When it was just like Halloween
Everyone was dressed up and drinking in the street
Such a night I’d never seen
Like something you’d remember from a dream

“Halloween” begins with a boy of 10 or 11, hands in his pockets, a little out of focus, standing roadside. His hair and clothes suggest this could be the ‘70s, but not so much so that it couldn’t be any other decade since. A hand-held camera circles above and around, settling on a shot of him standing centre-frame and staring at us. Cut to a line of strangely dressed kids (one wears yellow protective gear suitable for a nuclear power plant, including gas mask) collecting candy at someone’s front door; a porch light bathes the left side of the image with an orangey-yellow glow. I’m not sure if it’s worth trying to sort out whether the boy is part of Halloween night or whether he’s remembering Halloween night from a dream, lost in his town and lost in his thoughts, trying to piece together things he saw the night before. Maybe the ambiguity is intentional–maybe it’s us who are supposed to piece everything together.

When we next see the boy, he’s with a friend and running away as the two of them engage in some good old-fashioned pretend gunplay. At 1:07, a disembodied and illuminated Jack-O-Lantern, followed by an abrupt change to daylight and a tracking shot into and through a field of corn. The locale has switched, some kind of a county fair with people milling about between fake teepees and oversized plastic farm animals–“I was 14 at the fair declaring things I’d never been” (odd way to phrase that, but I think I get the gist)–but then a quick return to the two boys and the darkness and the illuminated Jack-O-Lanterns, many more of them now. Just before the three-minute mark, a procession of people passes under an archway lit up by hundreds of firefly-like miniature bulbs.

Everyone was dressed up and drinking in the street

Let me stop there: that’s the line that gets to me, the line that shakes loose my own long-gone memories from almost 50 years ago, fragments I can only try to piece together now. I’m thinking specifically of block parties that happened on my small street, Roydon Place (11 houses), the first two or three summers after we moved from Toronto to Georgetown, a small town about 30 miles northwest of the city. This would have been 1968 and ‘69, maybe even into the next decade. The most tangible memory I have is courtesy of a photograph, one that’s either buried in a box somewhere or simply gone, lost in that slides-to-VHS transfer I mentioned earlier in the Karen Dalton/Boards of Canada post: Mr. Holmes (Archie, Scotsman, short, lived in the house two to our right) and Mr. Tomajko (burly, two doors left of the Holmes house; can’t remember his name, but I remember the two teenage sons, Rob and Stephen, and a daughter a little younger than me, Tracey), dressed in garish summer wear, beers in hand, big grins to let in the sun. It was summer, not Halloween, but there were a lot of young kids on our street, at least 15, and the adults had arranged for games and diversions of some sort. There was food, of course, and, going by that photo, lots of alcohol. (My own parents didn’t drink, but I’m sure my dad would have gotten into the spirit of things at least a little.) Anything more concrete than that eludes me–there’s just that one photo. But the “Halloween” video stirs up something that I still carry around with me, feelings I’ve only experienced on rare occasions in the decades since,***** and only in weaker iterations at that.
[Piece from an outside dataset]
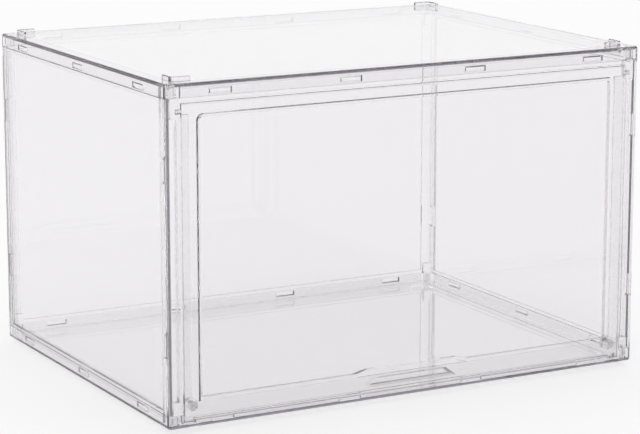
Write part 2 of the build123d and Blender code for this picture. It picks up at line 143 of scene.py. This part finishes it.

It’s like it’s always right now, time rushes by too fast, I didn’t know it then–as elusive as what these two videos are trying to tap into might be, I think it’s found somewhere in those words and in these images.

*And if they do, the title (Proxy Music) and cover (a parody of Roxy Music’s debut) of Linda’s album should take care of that.

**In trying to throw together a quick list of couples, I learned that a few who I had assumed were in fact weren’t: Mickey & Sylvia, Dick & Dee Dee, Paul & Paula, Charlie & Inez Foxx (brother and sister, like the Carpenters).

***Trying to find them is not always easy. There’s one for “Blue Line Swinger;” uploaded by metalhedwigh, that I especially love, and another good one for “I Feel Like Going Home.” I swear I once saw one for “Detouring America with Horns,” but it’s either gone or never existed.

****Except for the laptop. It’s 2013; you can’t expect Henry David Thoreau.

*****Like the couple of times I attended Luminato, the all-night street festival that takes over the downtown core of Toronto (and other cities) for a few nights during the summer.